Tuesday, May 30, 2017

Commentary: Trojan Horse in the West Philippine Sea



In the recently concluded Belt and Road Forum in Beijing, the special envoy for intercultural dialogue Jose de Venecia Jr. revived proposals for joint oil and gas exploration in the West Philippine Sea, citing the joint seismic marine undertaking among the Philippines, China and Vietnam during the term of President Gloria Arroyo as a model for cooperation. He said “[i]t is obvious as members of the Asean family that today, with China, we must find ways and means to jointly develop the area’s hydrocarbon potential to help lessen our common dependence on distant petroleum sources in the Middle East.”

The government must exercise utmost caution and tread very carefully on this matter, for the protection of the national interest.

Prior to Philippines v. China, the idea of joint exploration and development in the WPS may have had some plausible justification on the ground that the rights of the Philippines and China in our exclusive economic zone were theoretically contested. After that decision, such plausible deniability is no longer tenable. Simply put, joint exploration and development are incompatible with the Constitution.

The arbitral award declared that the Philippines does not share with China any overlapping entitlements. In the language of our Constitution, areas in the WPS believed to contain oil and gas, such as Reed Bank, are part of our “marine wealth” and the State must “reserve [their] use and enjoyment exclusively to Filipino citizens.” Because they “are owned by the State,” their “exploration, development, and utilization … shall be under the full control and supervision of the State.”

What this means is that any joint agreement to explore, develop, and utilize our marine wealth with China is null and void. Such agreements effectively impair the authority of the State to control and supervise the use and enjoyment of our marine wealth through its institutional machineries—the executive, legislative and judicial branches. They also materially diminish the rights of Filipinos to the benefits arising from such resources. We cannot, for example, compel China to submit to the Commission on Audit and/or pay income or franchise taxes for its share in the income—forms of control sovereigns traditionally impose.

The most insidious aspect of a joint agreement with China is the fact that the basis of such economic sharing is the recognition of China’s sovereign rights over our exclusive economic zone—a culpable violation of the Constitution and an implied waiver of our victory at The Hague.

The Duterte administration must realize that whatever economic gains there may be from any joint agreement with China over the WPS can only be made at the expense of giving away our sovereign rights over the area. Joint agreements are a Trojan Horse against our country’s continuing efforts to effectively assert the rights we have won at The Hague.

Lest anyone forget, China is bound by that judgment because it is a party to the UN Convention on the Law of the Sea. We must construe its present refusal to abide by that judgment as a strategic effort on its part to buy time as it attempts to secure a waiver of judgment—express or implied—from any post-Aquino administration.

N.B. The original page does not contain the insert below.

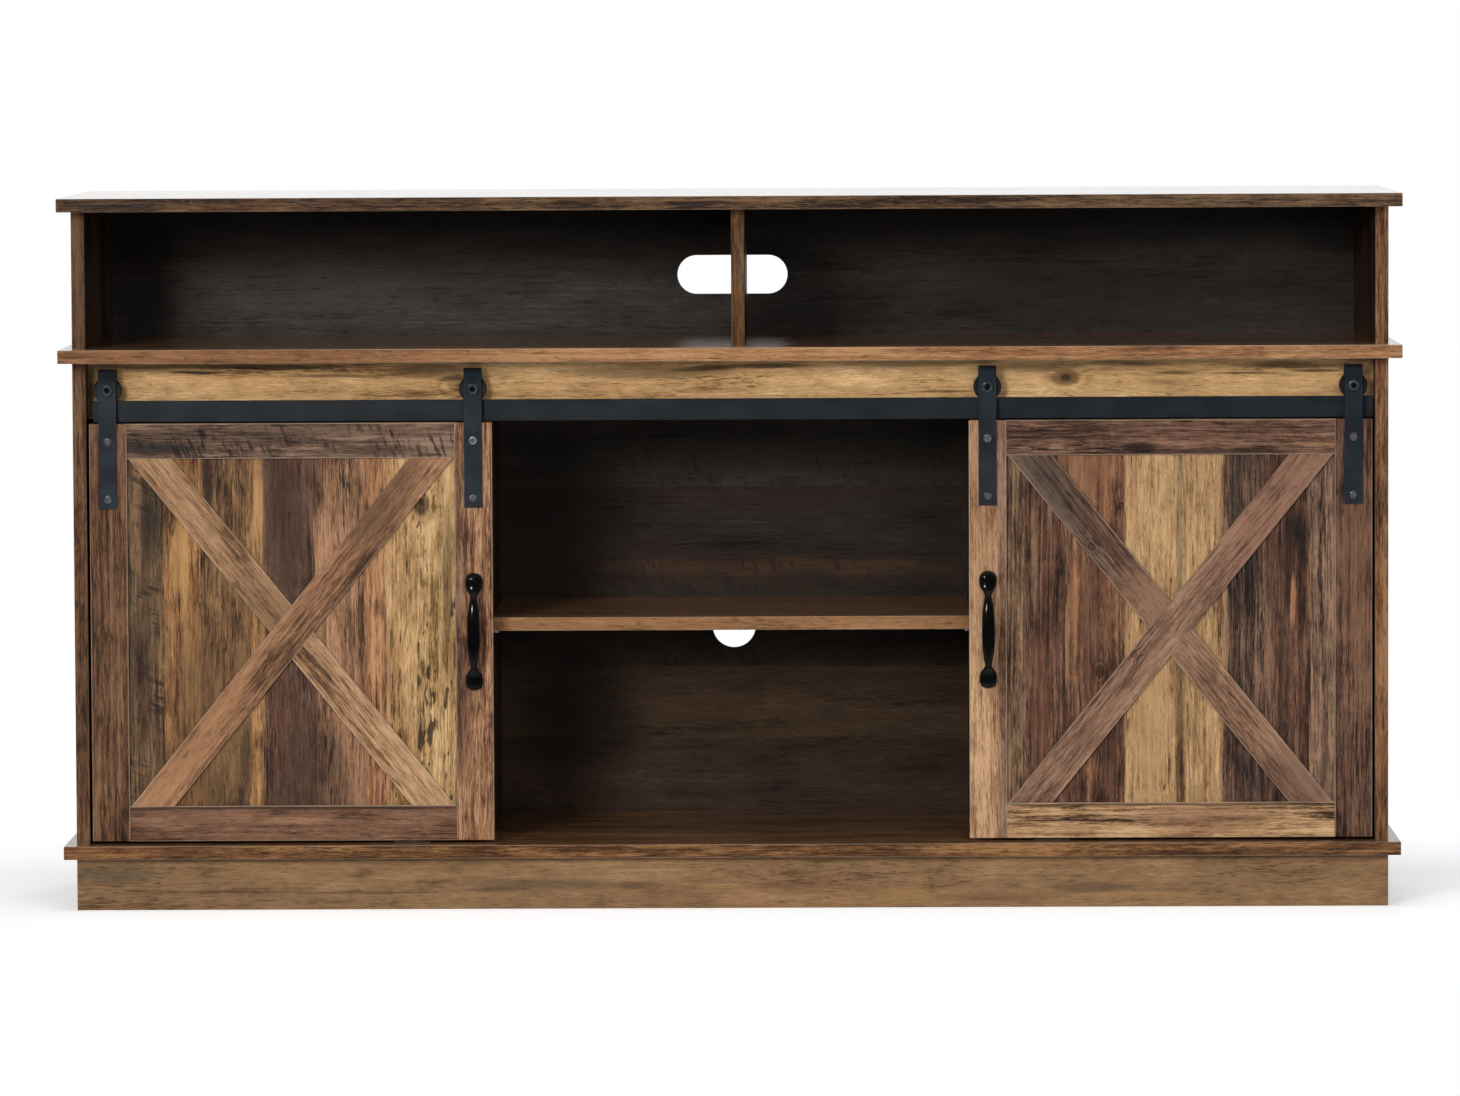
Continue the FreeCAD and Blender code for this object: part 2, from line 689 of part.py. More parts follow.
def make_door(side, sign):
    """A door: panel, two stiles, two trims, crossed braces, pull, two hangers and two wheels."""
    prefix = side + "_door_"
    x0, x1 = sorted((sign * door_inner, sign * door_outer))
    inner_stile = sign * (door_inner + stile_width / 2)
    outer_stile = sign * (door_outer - stile_width / 2)
    stiles = {prefix + "stile_inner": inner_stile, prefix + "stile_outer": outer_stile}
    screws, straps, axles = [], [], []
    for stile, x in stiles.items():
        straps.append(add_hanger_screws(prefix, stile, x, screws, make_hanger(x)))
        axles.extend(make_axle(x))
        finish_node(prefix + stile.split("_")[-1] + "_wheel", make_wheel(x))
    add_pull(prefix, prefix + "stile_inner", inner_stile, screws)
    for stile, x in stiles.items():
        finish_node(stile, eased_block(x - stile_width / 2, x + stile_width / 2,
                                       door_front, door_face, door_bottom, door_top))
    opening = (x0 + stile_width, x1 - stile_width)
    low, high = door_bottom + trim_rail_width, door_top - trim_rail_width
    finish_node(prefix + "top_trim", eased_block(*opening, door_front, door_face, high, door_top))
    finish_node(prefix + "bottom_trim", eased_block(*opening, door_front, door_face, door_bottom, low))
    make_braces(prefix, *opening, low, high)
    groove = block(x0, x1, groove_centre - groove_width / 2, groove_centre + groove_width / 2,
                   door_bottom, door_bottom + groove_depth)
    holes.setdefault(prefix + "panel", []).append(groove)
    finish_node(prefix + "panel", eased_block(x0, x1, door_face, door_rear, door_bottom, door_top))
    group(prefix + "hangers", straps)
    group(prefix + "screws", screws)
    group(prefix + "wheel_axles", axles)


def main():
    make_shelves()
    make_rail()
    make_plinth()
    make_upper_bays()
    make_lower_bays()
    make_floor_guides()
    make_door("left", -1)
    make_door("right", 1)
    group("shelf_pins", pins)
    group("cam_locks", cams)
    group("carcass_screws", carcass_screws)
    group("back_nails", nails)
    os.makedirs("parts", exist_ok=True)
    for name, shape in nodes.items():
        shape.exportStep("parts/" + name + ".step")
    print(len(nodes), "nodes; door travel", round(door_travel, 2))


main()
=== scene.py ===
import math

import bmesh
import bpy
from mathutils import Matrix, Vector


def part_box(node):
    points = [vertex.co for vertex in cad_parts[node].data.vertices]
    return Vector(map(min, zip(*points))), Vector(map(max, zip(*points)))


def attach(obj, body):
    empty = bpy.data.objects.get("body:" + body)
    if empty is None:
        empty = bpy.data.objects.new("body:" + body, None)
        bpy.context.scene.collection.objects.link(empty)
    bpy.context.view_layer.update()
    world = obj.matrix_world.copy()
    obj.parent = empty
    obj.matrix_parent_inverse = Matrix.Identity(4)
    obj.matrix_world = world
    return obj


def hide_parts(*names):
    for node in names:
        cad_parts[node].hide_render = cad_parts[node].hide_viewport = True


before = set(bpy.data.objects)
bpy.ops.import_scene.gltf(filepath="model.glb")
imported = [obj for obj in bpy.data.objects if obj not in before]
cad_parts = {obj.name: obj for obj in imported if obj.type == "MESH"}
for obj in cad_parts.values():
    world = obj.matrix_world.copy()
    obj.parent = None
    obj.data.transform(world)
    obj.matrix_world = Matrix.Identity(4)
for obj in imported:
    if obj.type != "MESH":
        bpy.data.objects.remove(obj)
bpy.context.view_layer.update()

MM = 0.001
DOORS = ("left_door", "right_door")


# ---------------------------------------- node expressions
def tone(code):
    """Linear colour of a hex code such as "8a6a45"."""
    parts = [int(code[i:i + 2], 16) / 255 for i in (0, 2, 4)]
    return tuple(p / 12.92 if p <= 0.04045 else ((p + 0.055) / 1.055) ** 2.4 for p in parts) + (1.0,)


class Wire:
    """A number or colour that comes out of a node, for use in Python expressions."""

    def __init__(self, net, socket):
        self.net = net
        self.socket = socket

    def __add__(self, other):
        return self.net.math("ADD", self, other)

    def __sub__(self, other):
        return self.net.math("SUBTRACT", self, other)

    def __mul__(self, other):
        return self.net.math("MULTIPLY", self, other)

    def __truediv__(self, other):
        return self.net.math("DIVIDE", self, other)

    def __rsub__(self, other):
        return self.net.math("SUBTRACT", other, self)

    def __abs__(self):
        return self.net.math("ABSOLUTE", self)

    __radd__ = __add__
    __rmul__ = __mul__

    def sin(self):
        return self.net.math("SINE", self)

    def root(self):
        return self.net.math("SQRT", self)

    def least(self, other):
        return self.net.math("MINIMUM", self, other)

    def most(self, other):
        return self.net.math("MAXIMUM", self, other)

    def ease(self, low, high):
        """0 below low, 1 above high, a soft step between; low may be above high."""
        return self.net.node("ShaderNodeMapRange", {"interpolation_type": "SMOOTHSTEP"},
                             {"Value": self, "From Min": low, "From Max": high})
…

In response to criticisms that President Duterte has been timid on the matter of enforcing the Philippines’ rights against China, he recently revealed that he had previously informed Xi Jinping of his intention to drill oil in our EEZ, but was threatened with war. He seems to imply, in the balance of his remarks, that he does not intend to go to war with China over oil.

This is, of course, well and good, insofar as practical politics goes. But one also hopes that such a pacifist line is not later transformed into a pragmatic justification for entering into an unconstitutional and inequitable joint agreement over the WPS that simultaneously waives our sovereign rights.

Florin T. Hilbay is a former solicitor general. He was agent to the Republic in Philippines v. China.